Shelly Oberoi is an Indian politician who served as the Mayor of the Municipal Corporation of Delhi from February 2023 to November 2024.

Oberoi was the first mayor to be elected after the re-unification of the Municipal Corporation of North, South and East Delhi into a unified Municipal Corporation of Delhi.

==Early life and education==
Oberoi was born in 1983. She received her PhD in Commerce from Indira Gandhi National Open University, and did Bachelor of Commerce from Janki Devi Memorial College and Master of Commerce from Himachal Pradesh University.

She has served as an assistant visiting professor at Delhi University.

==Political career==
Oberoi joined Aam Aadmi Party, Delhi in 2013 and became the vice-president of its women’s wing in 2021. She won the 2022 Delhi Municipal Corporation election from Ward 86 which comes under Patel Nagar Assembly constituency.

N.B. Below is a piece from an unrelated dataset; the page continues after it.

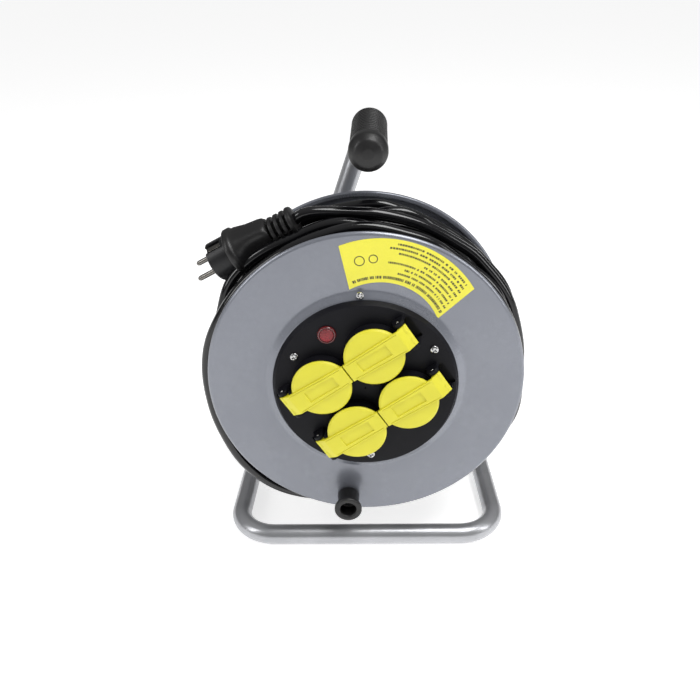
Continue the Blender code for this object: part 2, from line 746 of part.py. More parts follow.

On 23 December 2022, she became a mayoral candidate. She was elected as the Mayor of Delhi on 22 February 2023, winning by 34 votes against the BJP candidate Rekha Gupta and on 26 April 2023 she was re-elected as the mayor of the Municipal Corporation of Delhi after BJP candidate Shikha Rai name was withdrawn from the mayoral post. She served until November 2024. focusing his administration on civic sanitation and landfill management.